Mitchell Lecture looks at Biden and the Supreme Court

The conventional wisdom of President Joe Biden and the Court figures them as fierce political adversaries. Yet, for all the adversarial clashes, the usual account of Biden and the Supremes hides a parallel story of mutually enabling institutions.

The Spring 2025 James McCormick Mitchell Lecture, part of the law school’s signature lecture series, is titled “Antagonists and Enablers: A First Draft History of Biden and the Supremes.” It will take place Friday, March 14, from 2 p.m. to 4 p.m., in the law school’s Charles B. Sears Law Library, in O’Brian Hall on UB’s North Campus. The event is free and open to the public. Registration is required.

Delivering the lecture will be Yale Law School professor John Fabian Witt, a widely published legal historian, who will address President Joe Biden’s complicated relationship with our country’s highest court.

Friday, March 14, 2025
2 p.m. to 4 p.m.
Lecture followed by a Q&A and a reception. Free and open to the public.

Charles B. Sears Law Library, John Lord O’Brian Hall
University at Buffalo, North Campus [View map]

Man wearing blue suit, red tie, smiling.

John Fabian Witt
Legal Historian and Allen H. Duffy Class of 1960 Professor of Law, Yale Law School

“We are extremely lucky to have John Fabian Witt for this year's Mitchell Lecture,” says Professor Matthew Steilen, chair of the law school’s Mitchell Lecture Steering Committee. “Professor Witt is one of the nation’s leading legal historians, whose contributions span a remarkably wide range of topics, from the laws of war to epidemic disease and public health, and social reform movements. The story is always an engaging one, full of people solving problems, working together and against one another, and building something new.

“His topic, the Supreme Court under President Biden, is an apt one for the present moment. Professor Witt proposes to show us not only a court and a president politically opposed to one another, but also ‘mutually enabling’ each other, constructing from the materials in our Constitution two very powerful and wide-ranging institutions.”

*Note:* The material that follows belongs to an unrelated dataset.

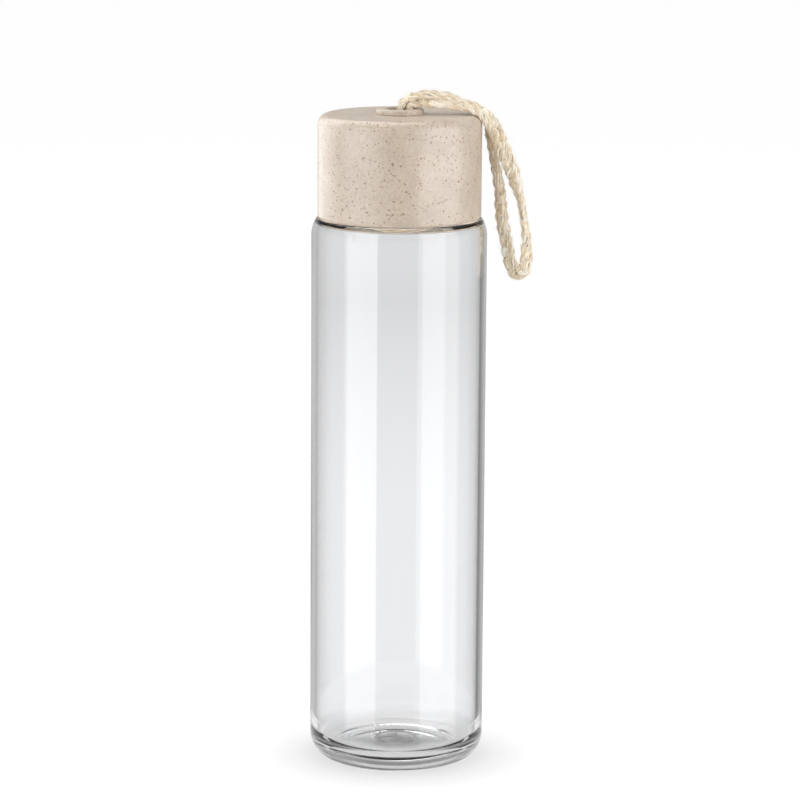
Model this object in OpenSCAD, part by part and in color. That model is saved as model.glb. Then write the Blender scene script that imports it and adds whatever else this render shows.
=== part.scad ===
// Glass water bottle with a screw cap and a braided carrying rope.
// Origin: centre of the base, on the surface that the bottle stands on. +Z is up along
// the bottle's axis, and the rope hangs down on the +X side.

/* [Bottle] */
// Outer diameter of the glass body
body_d = 65; // [60:1:75]
// Height of the shoulder's flat top above the base
shoulder_z = 204.5; // [150:0.5:260]
// Thickness of the glass wall
wall = 2.3; // [1.8:0.1:3]
// Thickness of the glass at the edge of the floor
floor_t = 6; // [4:0.5:8]
// Height of the dome pressed up into the underside
punt_h = 2; // [1:0.5:3]
// Outer radius of the neck between its threads
neck_r = 23.5; // [22:0.5:25]
// Height of the neck above the shoulder
neck_h = 23.5; // [20:0.5:30]

/* [Cap] */
// Outer diameter of the cap
cap_d = 60.6; // [58:0.2:64]
// Height of the cap's outer shell
cap_h = 38; // [34:0.5:48]
// Gap between the cap's lower edge and the shoulder
cap_gap = 0.3; // [0.2:0.1:1]
// Rounding of the cap's upper edge
cap_edge = 4; // [2:0.5:5]
// Thickness of the cap's skirt
skirt_t = 2.5; // [2:0.1:3]
// Radius of the disc that the rope comes out of
eyelet_r = 8.8; // [8:0.1:11]
// Thickness of that disc above the cap's top
eyelet_t = 2; // [1:0.5:3]

/* [Thread] */
// Rise of the cap in one turn
pitch = 4; // [3:0.5:4.5]
// Number of turns from closed to free
thread_turns = 1.5; // [1:0.25:1.5]

/* [Rope] */
// Width of the flat braid
rope_w = 5.6; // [4:0.2:5.8]
// Thickness of the flat braid
rope_t = 2.8; // [2:0.1:2.9]

/* [Hidden] */
$fn = 96;

// Bottle
body_r = body_d / 2;
inner_r = body_r - wall;
heel_w = 7.5;                       // the heel is a quarter ellipse
heel_h = 9.5;
foot_r = body_r - heel_w;           // outer edge of the ring that it stands on
foot_w = 2.5;
floor_corner = 6;                   // rounding inside, between floor and wall
floor_rise = 1.2;                   // the floor swells over the dome below it
shoulder_r1 = 11.6;                 // long arc that turns the wall inwards
shoulder_turn = 30.6;               // degrees that it turns through
shoulder_r2 = 1.2;                  // short arc up to the shoulder's flat top
wall_top = shoulder_z - shoulder_r2 - (shoulder_r1 - shoulder_r2) * sin(shoulder_turn);
inner_turn = 24;                    // degrees that the long arc turns through inside
inner_r2 = 1;                       // short arc inside, up to the shoulder's ceiling
inner_r1 = shoulder_r1 - wall;
inner_x = body_r - shoulder_r1 + (inner_r1 - inner_r2) * cos(inner_turn);
inner_z = wall_top + (inner_r1 - inner_r2) * sin(inner_turn);
ceiling_z = inner_z + inner_r2;
neck_t = 3;
neck_in = neck_r - neck_t;
neck_fillet = 1;
rim_z = shoulder_z + neck_h;
lip_out = 1.2;
lip_in = 1;

// Thread: a trapezoid ridge on the neck, and the same ridge facing inwards in the liner
ridge_h = 1.4;
ridge_root = 2.2;
ridge_crest = 1.2;
ridge_sink = 0.5;                   // how deep a ridge is set into its wall
ridge_fade_sink = 0.4;              // how deep its crest is at its two ends
ridge_steps = 36;                   // per turn
ridge_fade = 20;                    // degrees over which a ridge grows from its ends
thread_z = shoulder_z + 10;         // height of the neck ridge's lower end
thread_gap = 0.4;                   // from a crest to the wall opposite

// Cap
cap_r = cap_d / 2;
cap_z = shoulder_z + cap_gap;
cap_top = cap_z + cap_h;
cap_foot = 0.8;                     // rounding of the skirt's lower edge
top_t = 3;
shell_in = cap_r - skirt_t;
ceiling_fillet = 1.5;
ledge = 1.8;                        // step in the shell that the liner is pushed up to
hole_r = 6.5;                       // hole in the shell for the eyelet
glue_gap = 0.05;
seal_t = 1.8;
seal_w = 4.9;
liner_r = shell_in - glue_gap;
liner_in = neck_r + ridge_h + thread_gap;
liner_z = cap_z + 0.8;
liner_t = 2.2;
liner_top = rim_z + seal_t + liner_t;
lead_in = 0.6;                      // chamfer at the liner's mouth
seal_in = neck_in - 0.5;
plug_r = seal_in - 0.4;             // collar inside the ring that keeps it central
plug_t = 1.4;
plug_h = 1.2;

// Eyelet
eyelet_top = cap_top + eyelet_t;
barrel_r = hole_r - 0.1;
bore_r = 4.8;
barrel_z = cap_top - top_t - 1;
bead_h = 0.8;                       // snap bead that holds the barrel under the shell's top
bead_r = barrel_r + 0.5;
eyelet_edge = 0.7;
bore_edge = 0.8;

// Rope: each row is [x, y, z, turn]. The turn is the angle of the braid's wide side about
// the route, where 0 is along Y and 90 is in the plane in which the rope hangs.
knot_top = barrel_z - 0.8;
knot_h = 6;
knot_r = 6.8;
rope_sides = 8;
route = [
    [3, 0, knot_top, 0], [3, 0, 241.5, 0], [3.1, 0, 244.5, 0], [4.3, -0.2, 246.4, 0],
    [8, -0.8, 247, 10], [12, -1.4, 247, 18], [16, -1.8, 246.8, 22], [20, -2, 246.5, 28],
    [24, -2.2, 246.1, 35], [28, -2.6, 244.9, 38], [31, -3, 242.9, 50], [33.6, -3.2, 239.6, 70],
    [35.7, -3.2, 235.5, 85], [38, -3, 230.2, 90], [40.2, -2.7, 225, 95], [42.1, -2.3, 220, 115],
    [43.6, -2, 215, 150], [45, -1.6, 209.5, 175], [46.2, -1.2, 203, 185], [47, -0.8, 196.5, 205],
    [47.1, -0.4, 190.5, 222], [46.5, -0.2, 185.8, 232], [44.3, 0, 183.3, 234],
    [42, 0.2, 185.6, 232], [40.7, 0.4, 190, 228], [39.5, 0.8, 196, 224], [38.3, 1.2, 202, 222],
    [37.5, 1.6, 208, 220], [37.1, 2, 214, 214], [36.1, 2.4, 220, 206], [34.8, 2.8, 226.5, 198],
    [33.4, 3.1, 233, 188], [32.4, 3.2, 238.8, 182], [30.5, 3.3, 242.6, 178], [27, 3, 244.9, 174],
    [22.5, 2.2, 246.9, 166], [17.5, 1, 249, 160], [12.5, 0.4, 249.7, 160], [8, 0.2, 249.7, 165],
    [4.8, 0.1, 249.2, 175], [2.1, 0, 248, 180], [0.5, 0, 246, 180], [0, 0, 243, 180],
    [0, 0, knot_top, 180]];

// Points along an elliptical arc, from angle a to angle b
function arc(cx, cz, rx, rz, a, b, n) =
    [for (i = [0:n]) let (t = a + (b - a) * i / n) [cx + rx * cos(t), cz + rz * sin(t)]];

// Points along a shallow dome from the axis out to radius r
function dome(r, z, rise, n) =
    [for (i = [0:n]) let (u = i / n) [r * u, z + rise * (1 - u * u)]];

function reversed(list) = [for (i = [len(list) - 1:-1:0]) list[i]];

function unit(v) = v / norm(v);

// The faces of a tube swept through rings of points, with a cap on each end
function tube_faces(rings, sides) = concat(
    [[for (s = [0:sides - 1]) s]],
    [for (i = [0:rings - 2], s = [0:sides - 1]) let (n = (s + 1) % sides)
        [i * sides + s, (i + 1) * sides + s, (i + 1) * sides + n]],
    [for (i = [0:rings - 2], s = [0:sides - 1]) let (n = (s + 1) % sides)
        [i * sides + s, (i + 1) * sides + n, i * sides + n]],
    [[for (s = [sides - 1:-1:0]) (rings - 1) * sides + s]]);

function glass_profile() = concat(
    dome(foot_r - foot_w, 0, punt_h, 6),
    arc(foot_r, heel_h, heel_w, heel_h, -90, 0, 12),
    arc(body_r - shoulder_r1, wall_top, shoulder_r1, shoulder_r1, 0, shoulder_turn, 6),
    arc(body_r - shoulder_r1 + (shoulder_r1 - shoulder_r2) * cos(shoulder_turn),
        shoulder_z - shoulder_r2, shoulder_r2, shoulder_r2, shoulder_turn, 90, 5),
    arc(neck_r + neck_fillet, shoulder_z + neck_fillet, neck_fillet, neck_fillet, 270, 180, 4),
    arc(neck_r - lip_out, rim_z - lip_out, lip_out, lip_out, 0, 90, 5),
    arc(neck_in + lip_in, rim_z - lip_in, lip_in, lip_in, 90, 180, 5),
    arc(neck_in + lip_out, ceiling_z + lip_out, lip_out, lip_out, 180, 270, 5),
    arc(inner_x, inner_z, inner_r2, inner_r2, 90, inner_turn, 4),
    arc(body_r - shoulder_r1, wall_top, inner_r1, inner_r1, inner_turn, 0, 5),
    arc(inner_r - floor_corner, floor_t + floor_corner, floor_corner, floor_corner, 0, -90, 8),
    reversed(dome(inner_r - floor_corner, floor_t, floor_rise, 4)));

// A helical ridge on a wall of radius wall_r. dir is 1 when it faces outwards, -1 inwards.
module ridge(wall_r, dir, z0) {
    steps = round(thread_turns * ridge_steps);
    points = [for (i = [0:steps])
        let (a = i * 360 / ridge_steps,
            left = (thread_turns * 360 - a) / ridge_fade,
            grow = min(1, a / ridge_fade, left),
            crest = wall_r + dir * (ridge_h * grow - ridge_fade_sink * (1 - grow)),
            root = wall_r - dir * ridge_sink,
            z = z0 + pitch * a / 360)
        for (p = [[root, -ridge_root / 2], [crest, -ridge_crest / 2],
                [crest, ridge_crest / 2], [root, ridge_root / 2]])
            [p[0] * cos(a), p[0] * sin(a), z + p[1]]];
    faces = tube_faces(steps + 1, 4);
    polyhedron(points, dir < 0 ? faces : [for (f = faces) reversed(f)], convexity = 10);
}

module glass_bottle() {
    color([0.86, 0.9, 0.92, 0.35]) {
        rotate_extrude() polygon(glass_profile());
        ridge(neck_r, 1, thread_z);
    }
}

module cap_shell() {
    color([0.84, 0.76, 0.67]) rotate_extrude() polygon(concat(
        arc(cap_r - cap_foot, cap_z + cap_foot, cap_foot, cap_foot, -90, 0, 4),
        arc(cap_r - cap_edge, cap_top - cap_edge, cap_edge, cap_edge, 0, 90, 8),
        [[hole_r, cap_top], [hole_r, cap_top - top_t]],
        arc(shell_in - ledge - ceiling_fillet, cap_top - top_t - ceiling_fillet, ceiling_fillet,
            ceiling_fillet, 90, 0, 4),
        [[shell_in - ledge, liner_top], [shell_in, liner_top], [shell_in, cap_z]]));
}

module cap_liner() {
    roof = rim_z + seal_t;
    color([0.93, 0.91, 0.87]) {
        rotate_extrude() polygon([
            [liner_in + lead_in, liner_z], [liner_r, liner_z], [liner_r, liner_top],
            [0, liner_top], [0, roof], [plug_r - plug_t, roof], [plug_r - plug_t, roof - plug_h],
            [plug_r, roof - plug_h], [plug_r, roof], [liner_in, roof],
            [liner_in, liner_z + lead_in]]);
        ridge(liner_in, -1, thread_z - pitch / 2);
    }
}

module seal_ring() {
    color([0.96, 0.96, 0.94]) rotate_extrude()
        translate([seal_in, rim_z]) square([seal_w, seal_t]);
}

module rope_eyelet() {
    color([0.82, 0.74, 0.65]) rotate_extrude() polygon(concat(
        [[barrel_r, barrel_z], [bead_r, barrel_z + bead_h / 2], [barrel_r, barrel_z + bead_h],
            [barrel_r, cap_top], [eyelet_r, cap_top]],
        arc(eyelet_r - eyelet_edge, eyelet_top - eyelet_edge, eyelet_edge, eyelet_edge, 0, 90, 4),
        arc(bore_r + bore_edge, eyelet_top - bore_edge, bore_edge, bore_edge, 90, 180, 4),
        arc(bore_r + bore_edge, barrel_z + bore_edge, bore_edge, bore_edge, 180, 270, 4)));
}

// One station's ring of points: an ellipse, turned about the route
function rope_ring(i) =
    let (here = [for (k = [0:2]) route[i][k]],
        before = [for (k = [0:2]) route[max(i - 1, 0)][k]],
        after = [for (k = [0:2]) route[min(i + 1, len(route) - 1)][k]],
        along = unit(after - before),
        across = unit([0, 1, 0] - along[1] * along),
        up = cross(along, across),
        turn = route[i][3])
    [for (s = [0:rope_sides - 1])
        let (a = (s + 0.5) * 360 / rope_sides,
            w = rope_w / 2 * cos(a),
            t = rope_t / 2 * sin(a))
        here + (w * cos(turn) - t * sin(turn)) * across + (w * sin(turn) + t * cos(turn)) * up];

module rope_loop() {
    points = [for (i = [0:len(route) - 1]) for (p = rope_ring(i)) p];
    color([0.86, 0.79, 0.65])
        polyhedron(points, tube_faces(len(route), rope_sides), convexity = 10);
}

// The two ends are knotted together inside the cap: a flattened ball, wider than the eyelet
module rope_knot() {
    flat_r = 5.6;
    edge = knot_h / 2;
    color([0.84, 0.77, 0.63]) translate([0, 0, knot_top - knot_h]) rotate_extrude()
        polygon(concat([[0, 0]], arc(flat_r, edge, knot_r - flat_r, edge, -90, 90, 10),
            [[0, knot_h]]));
}

glass_bottle();
cap_shell();
cap_liner();
seal_ring();
rope_eyelet();
rope_loop();
rope_knot();
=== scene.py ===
"""A glass water bottle with a screw cap in speckled composite and a braided rope loop.

Lengths in this script are in millimetres until a mesh is made, and metres after that (MM). Every
round piece is a lathed outline, finer than its CAD node and in the same place.
"""

import math
import random

import bpy
import numpy as np
from mathutils import Matrix, Vector


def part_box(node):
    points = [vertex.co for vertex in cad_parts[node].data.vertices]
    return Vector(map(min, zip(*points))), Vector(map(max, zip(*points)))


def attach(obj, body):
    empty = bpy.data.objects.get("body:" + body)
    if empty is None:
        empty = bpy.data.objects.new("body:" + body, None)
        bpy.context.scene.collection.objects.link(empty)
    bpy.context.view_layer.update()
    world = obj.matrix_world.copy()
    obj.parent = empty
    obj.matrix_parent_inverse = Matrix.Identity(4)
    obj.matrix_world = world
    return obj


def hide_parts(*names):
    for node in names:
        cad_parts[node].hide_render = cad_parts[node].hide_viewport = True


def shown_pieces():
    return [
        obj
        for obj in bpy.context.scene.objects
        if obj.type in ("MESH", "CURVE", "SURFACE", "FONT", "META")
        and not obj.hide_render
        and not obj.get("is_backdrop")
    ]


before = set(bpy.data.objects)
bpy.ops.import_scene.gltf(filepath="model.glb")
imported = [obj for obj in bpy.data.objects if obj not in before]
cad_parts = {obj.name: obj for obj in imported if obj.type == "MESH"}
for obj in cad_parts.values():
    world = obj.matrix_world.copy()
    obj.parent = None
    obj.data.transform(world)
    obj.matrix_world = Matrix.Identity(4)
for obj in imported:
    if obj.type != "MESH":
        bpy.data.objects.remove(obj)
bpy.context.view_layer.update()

MM = 0.001
TINY = 1e-6                         # mm, for telling whether a point is on the axis or on a wall


def high(node):
    """Height of a CAD node's top, in mm."""
    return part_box(node)[1][2] / MM


def low(node):
    """Height of a CAD node's underside, in mm."""
    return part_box(node)[0][2] / MM


def radius(node):
    """Half of a CAD node's width across Y, in mm."""
    return (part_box(node)[1][1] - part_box(node)[0][1]) / 2 / MM


# ---------------------------------------------------------------- camera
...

Witt, who holds an endowed faculty chair at Yale Law School, also teaches history at the university. His books include American Contagions: Epidemics and the Law from Smallpox to COVID-19 and Lincoln’s Code: The Laws of War in American History, which won the Bancroft Prize and was a finalist for the Pulitzer Prize. His forthcoming book, The Radical Fund: How a Band of Visionaries and a Million Dollars Upended America (Simon & Schuster), is a history of the charitable Garland Fund, which funded progressive social activism in the early 20th century.

The Mitchell Lecture series was endowed in 1950 by a gift from Lavinia A. Mitchell in memory of her husband, James McCormick Mitchell. An 1897 graduate of the Buffalo Law School, Mitchell later served as chairman of the Council of the University of Buffalo, which was then a private university.

Justice Robert H. Jackson delivered the first Mitchell Lecture in 1951, titled “Wartime Security and Liberty Under Law.” The lecture was published that year in the first issue of the Buffalo Law Review. Past speakers have also included Derrick Bell, Paul Freund, Lawrence Friedman, Carol Gilligan, Sheila Jasanoff, Duncan Kennedy, Karl Llewellyn, Stuart Macaulay, Catharine MacKinnon and Richard Posner.